Review the material line by line. Identify and copy every line that contains the string "from".

--- Begin ---

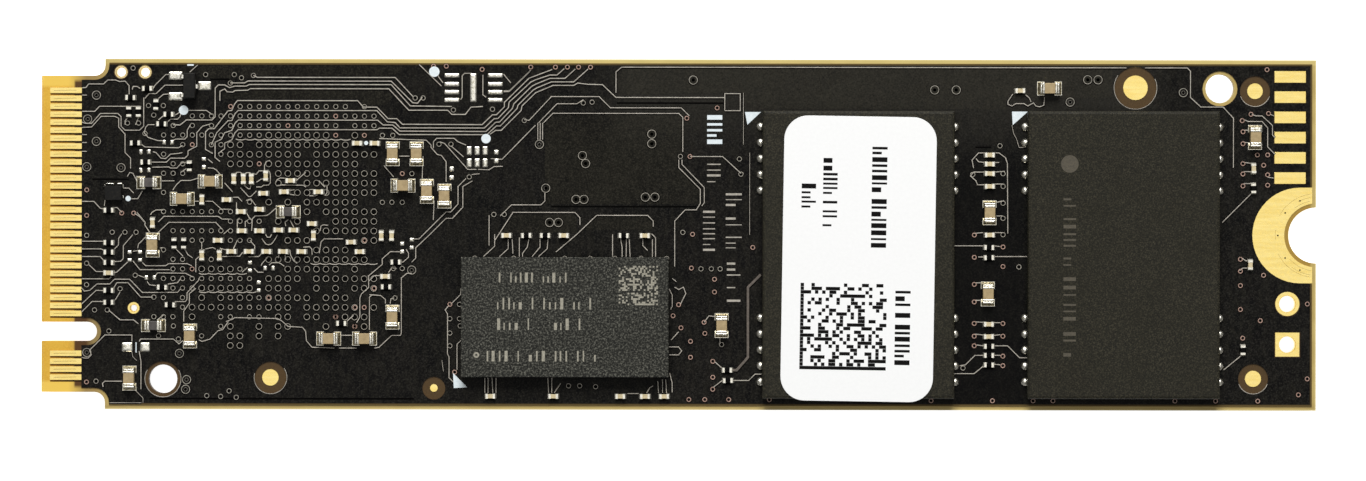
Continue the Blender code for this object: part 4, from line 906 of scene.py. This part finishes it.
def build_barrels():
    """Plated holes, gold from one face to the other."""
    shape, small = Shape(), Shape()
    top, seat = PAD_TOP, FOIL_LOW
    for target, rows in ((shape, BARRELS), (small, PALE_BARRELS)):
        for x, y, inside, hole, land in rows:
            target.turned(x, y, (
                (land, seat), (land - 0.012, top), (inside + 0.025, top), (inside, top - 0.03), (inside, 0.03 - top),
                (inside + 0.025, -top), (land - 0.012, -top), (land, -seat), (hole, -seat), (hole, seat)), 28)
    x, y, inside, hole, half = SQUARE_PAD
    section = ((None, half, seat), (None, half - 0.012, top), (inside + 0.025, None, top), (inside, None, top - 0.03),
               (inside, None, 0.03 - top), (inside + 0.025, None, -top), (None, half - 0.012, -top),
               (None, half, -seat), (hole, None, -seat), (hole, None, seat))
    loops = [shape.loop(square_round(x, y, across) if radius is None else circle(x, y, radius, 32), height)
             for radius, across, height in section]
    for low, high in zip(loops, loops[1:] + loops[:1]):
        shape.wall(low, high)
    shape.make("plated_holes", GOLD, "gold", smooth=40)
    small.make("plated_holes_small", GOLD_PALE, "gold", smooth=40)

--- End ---

**The reply:**
Continue the Blender code for this object: part 4, from line 906 of scene.py. This part finishes it.
    """Plated holes, gold from one face to the other."""